__Exercise brief__.
Take the data below and copy exactly the lines starting at the one with "Continue the build123d" and finishing at the one with "settings and links.", both included.

Records from a data source:

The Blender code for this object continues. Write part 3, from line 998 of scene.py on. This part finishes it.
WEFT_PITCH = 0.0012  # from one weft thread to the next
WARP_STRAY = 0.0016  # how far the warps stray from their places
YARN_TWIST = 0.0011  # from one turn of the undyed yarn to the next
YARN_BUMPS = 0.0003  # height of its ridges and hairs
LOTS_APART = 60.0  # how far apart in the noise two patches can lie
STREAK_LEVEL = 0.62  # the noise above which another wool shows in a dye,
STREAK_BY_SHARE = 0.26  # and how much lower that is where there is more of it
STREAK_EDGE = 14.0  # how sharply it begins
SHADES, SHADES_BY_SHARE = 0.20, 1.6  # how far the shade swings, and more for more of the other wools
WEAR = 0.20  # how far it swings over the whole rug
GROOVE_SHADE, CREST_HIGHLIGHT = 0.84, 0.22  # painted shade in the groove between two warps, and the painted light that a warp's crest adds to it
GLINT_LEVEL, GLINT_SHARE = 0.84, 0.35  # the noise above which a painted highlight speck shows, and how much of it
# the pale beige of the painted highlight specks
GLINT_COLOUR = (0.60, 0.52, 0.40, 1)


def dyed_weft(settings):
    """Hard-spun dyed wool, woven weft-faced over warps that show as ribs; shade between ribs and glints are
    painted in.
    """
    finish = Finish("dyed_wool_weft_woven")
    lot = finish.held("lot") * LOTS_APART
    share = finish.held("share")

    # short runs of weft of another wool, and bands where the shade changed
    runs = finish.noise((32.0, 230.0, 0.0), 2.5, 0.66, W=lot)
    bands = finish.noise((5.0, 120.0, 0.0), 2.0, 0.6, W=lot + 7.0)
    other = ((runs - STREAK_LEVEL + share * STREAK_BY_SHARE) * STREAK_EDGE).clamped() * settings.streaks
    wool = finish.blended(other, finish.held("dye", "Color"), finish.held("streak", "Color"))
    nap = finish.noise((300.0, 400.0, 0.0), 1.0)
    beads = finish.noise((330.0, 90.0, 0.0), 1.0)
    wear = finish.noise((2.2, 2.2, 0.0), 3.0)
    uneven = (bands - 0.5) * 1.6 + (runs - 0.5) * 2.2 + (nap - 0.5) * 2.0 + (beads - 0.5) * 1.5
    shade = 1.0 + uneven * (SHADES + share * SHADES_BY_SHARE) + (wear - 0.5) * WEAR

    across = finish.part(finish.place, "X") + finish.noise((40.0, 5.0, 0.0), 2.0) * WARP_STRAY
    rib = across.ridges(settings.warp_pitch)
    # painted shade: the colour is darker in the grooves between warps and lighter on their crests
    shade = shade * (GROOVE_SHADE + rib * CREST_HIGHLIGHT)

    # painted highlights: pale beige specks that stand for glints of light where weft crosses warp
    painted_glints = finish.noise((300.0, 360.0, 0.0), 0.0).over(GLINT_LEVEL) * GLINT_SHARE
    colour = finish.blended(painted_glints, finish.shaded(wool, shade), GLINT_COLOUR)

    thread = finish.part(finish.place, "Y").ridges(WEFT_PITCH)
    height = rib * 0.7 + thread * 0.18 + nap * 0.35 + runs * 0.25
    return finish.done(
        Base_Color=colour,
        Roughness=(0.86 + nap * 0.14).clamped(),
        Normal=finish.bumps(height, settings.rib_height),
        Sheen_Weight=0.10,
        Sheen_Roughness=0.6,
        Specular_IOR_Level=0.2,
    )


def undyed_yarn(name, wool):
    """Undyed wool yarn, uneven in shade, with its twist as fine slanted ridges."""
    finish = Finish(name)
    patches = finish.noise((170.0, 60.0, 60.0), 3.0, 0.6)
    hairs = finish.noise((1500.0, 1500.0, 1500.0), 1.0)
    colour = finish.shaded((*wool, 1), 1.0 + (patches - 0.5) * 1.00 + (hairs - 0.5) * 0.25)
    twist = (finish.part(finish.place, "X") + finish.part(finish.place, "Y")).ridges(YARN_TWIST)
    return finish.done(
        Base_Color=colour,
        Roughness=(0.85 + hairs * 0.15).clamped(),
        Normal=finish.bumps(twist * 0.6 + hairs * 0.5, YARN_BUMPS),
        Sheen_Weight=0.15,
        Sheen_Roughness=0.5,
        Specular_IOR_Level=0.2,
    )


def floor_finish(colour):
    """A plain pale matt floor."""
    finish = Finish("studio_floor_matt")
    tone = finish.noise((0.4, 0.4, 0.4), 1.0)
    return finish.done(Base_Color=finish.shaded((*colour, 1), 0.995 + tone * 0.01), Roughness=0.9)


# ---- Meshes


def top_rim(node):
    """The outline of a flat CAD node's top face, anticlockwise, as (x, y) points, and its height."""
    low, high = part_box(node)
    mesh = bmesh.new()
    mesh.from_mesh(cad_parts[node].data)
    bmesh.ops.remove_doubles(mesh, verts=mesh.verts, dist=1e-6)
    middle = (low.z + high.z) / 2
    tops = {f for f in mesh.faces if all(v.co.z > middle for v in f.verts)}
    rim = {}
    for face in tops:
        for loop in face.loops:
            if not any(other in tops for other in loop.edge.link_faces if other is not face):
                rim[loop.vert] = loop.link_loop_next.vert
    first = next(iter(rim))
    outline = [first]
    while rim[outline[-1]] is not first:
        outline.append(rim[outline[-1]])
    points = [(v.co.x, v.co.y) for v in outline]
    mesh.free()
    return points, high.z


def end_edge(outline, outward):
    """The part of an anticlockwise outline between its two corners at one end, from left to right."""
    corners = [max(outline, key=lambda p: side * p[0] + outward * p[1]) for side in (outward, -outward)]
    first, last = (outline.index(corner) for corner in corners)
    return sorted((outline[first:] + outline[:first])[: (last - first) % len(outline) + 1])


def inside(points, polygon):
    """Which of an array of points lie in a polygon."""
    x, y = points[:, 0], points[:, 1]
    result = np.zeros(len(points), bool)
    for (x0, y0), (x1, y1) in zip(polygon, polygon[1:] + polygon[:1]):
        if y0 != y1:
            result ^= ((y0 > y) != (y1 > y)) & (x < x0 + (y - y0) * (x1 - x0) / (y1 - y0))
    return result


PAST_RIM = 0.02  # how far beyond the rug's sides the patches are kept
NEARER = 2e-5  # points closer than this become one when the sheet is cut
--
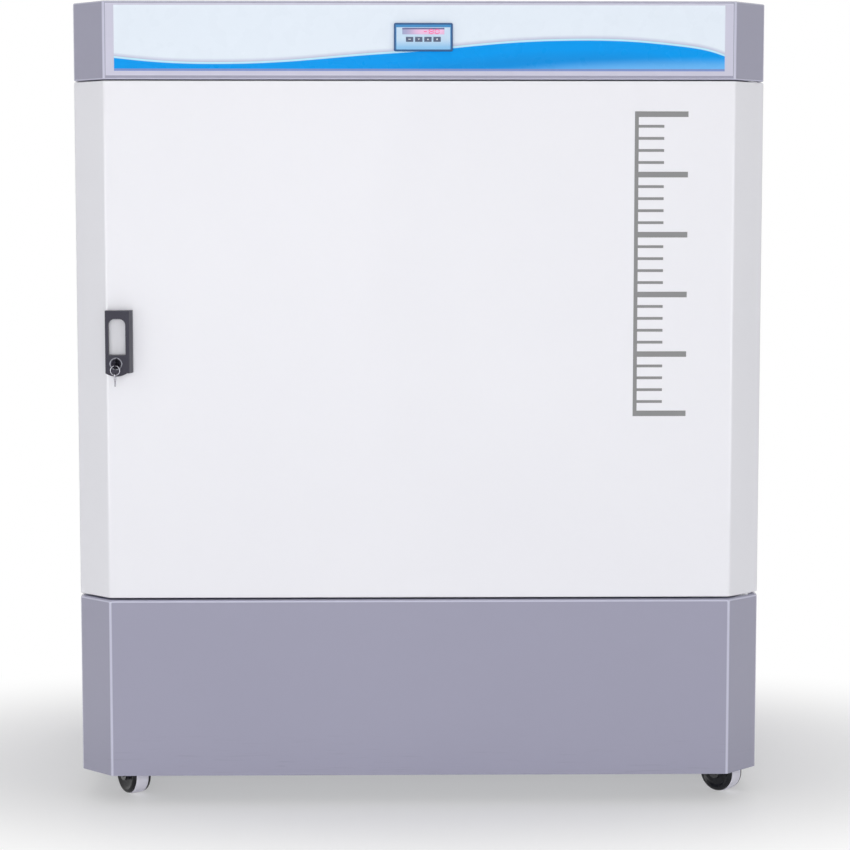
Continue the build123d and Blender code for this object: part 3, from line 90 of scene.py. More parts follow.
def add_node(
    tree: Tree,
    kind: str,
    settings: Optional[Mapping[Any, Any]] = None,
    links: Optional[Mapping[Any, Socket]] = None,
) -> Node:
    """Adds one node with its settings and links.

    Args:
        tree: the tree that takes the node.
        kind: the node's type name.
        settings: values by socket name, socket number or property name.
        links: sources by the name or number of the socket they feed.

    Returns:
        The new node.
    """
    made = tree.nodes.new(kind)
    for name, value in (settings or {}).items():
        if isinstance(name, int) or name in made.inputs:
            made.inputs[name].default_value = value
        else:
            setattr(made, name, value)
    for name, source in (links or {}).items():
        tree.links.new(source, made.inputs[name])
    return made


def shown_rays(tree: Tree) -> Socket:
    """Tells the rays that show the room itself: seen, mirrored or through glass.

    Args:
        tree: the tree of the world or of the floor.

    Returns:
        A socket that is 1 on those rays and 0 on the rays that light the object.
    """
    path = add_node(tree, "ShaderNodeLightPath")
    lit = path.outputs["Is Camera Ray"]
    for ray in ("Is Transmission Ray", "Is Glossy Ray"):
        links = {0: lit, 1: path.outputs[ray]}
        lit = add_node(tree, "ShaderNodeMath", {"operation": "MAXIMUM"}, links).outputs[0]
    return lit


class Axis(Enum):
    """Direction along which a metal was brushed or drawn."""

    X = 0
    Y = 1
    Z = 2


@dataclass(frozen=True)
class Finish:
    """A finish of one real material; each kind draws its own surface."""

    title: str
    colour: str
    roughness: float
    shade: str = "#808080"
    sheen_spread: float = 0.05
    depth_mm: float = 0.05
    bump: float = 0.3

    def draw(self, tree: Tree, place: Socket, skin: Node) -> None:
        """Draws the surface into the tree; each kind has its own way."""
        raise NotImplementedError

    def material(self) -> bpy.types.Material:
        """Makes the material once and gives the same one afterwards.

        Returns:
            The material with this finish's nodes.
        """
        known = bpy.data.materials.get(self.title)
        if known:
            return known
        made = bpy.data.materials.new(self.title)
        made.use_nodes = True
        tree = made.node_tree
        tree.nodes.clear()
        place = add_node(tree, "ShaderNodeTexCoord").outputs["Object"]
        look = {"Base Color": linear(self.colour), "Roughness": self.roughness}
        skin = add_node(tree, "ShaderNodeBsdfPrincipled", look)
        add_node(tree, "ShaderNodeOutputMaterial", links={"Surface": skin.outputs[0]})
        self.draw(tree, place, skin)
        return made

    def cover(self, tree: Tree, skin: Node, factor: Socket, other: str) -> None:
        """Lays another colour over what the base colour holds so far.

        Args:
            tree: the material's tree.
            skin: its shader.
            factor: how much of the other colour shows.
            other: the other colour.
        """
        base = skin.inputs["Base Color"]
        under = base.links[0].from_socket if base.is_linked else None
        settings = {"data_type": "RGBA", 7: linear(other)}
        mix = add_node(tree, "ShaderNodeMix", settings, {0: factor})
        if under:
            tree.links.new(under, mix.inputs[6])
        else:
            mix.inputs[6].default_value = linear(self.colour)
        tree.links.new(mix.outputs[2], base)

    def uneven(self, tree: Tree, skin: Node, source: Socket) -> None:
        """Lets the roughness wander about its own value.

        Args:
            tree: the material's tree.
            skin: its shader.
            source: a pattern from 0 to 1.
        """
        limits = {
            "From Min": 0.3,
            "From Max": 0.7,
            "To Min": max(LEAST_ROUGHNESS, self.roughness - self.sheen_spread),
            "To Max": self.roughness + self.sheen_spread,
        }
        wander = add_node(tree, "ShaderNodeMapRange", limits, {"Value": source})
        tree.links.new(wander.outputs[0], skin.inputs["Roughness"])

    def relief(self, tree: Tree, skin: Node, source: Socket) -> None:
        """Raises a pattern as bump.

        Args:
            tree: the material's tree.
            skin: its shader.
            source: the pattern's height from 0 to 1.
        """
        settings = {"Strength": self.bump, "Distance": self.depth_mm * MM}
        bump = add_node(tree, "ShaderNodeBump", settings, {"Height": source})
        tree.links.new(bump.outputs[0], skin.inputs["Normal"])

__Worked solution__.
Continue the build123d and Blender code for this object: part 3, from line 90 of scene.py. More parts follow.
def add_node(
    tree: Tree,
    kind: str,
    settings: Optional[Mapping[Any, Any]] = None,
    links: Optional[Mapping[Any, Socket]] = None,
) -> Node:
    """Adds one node with its settings and links.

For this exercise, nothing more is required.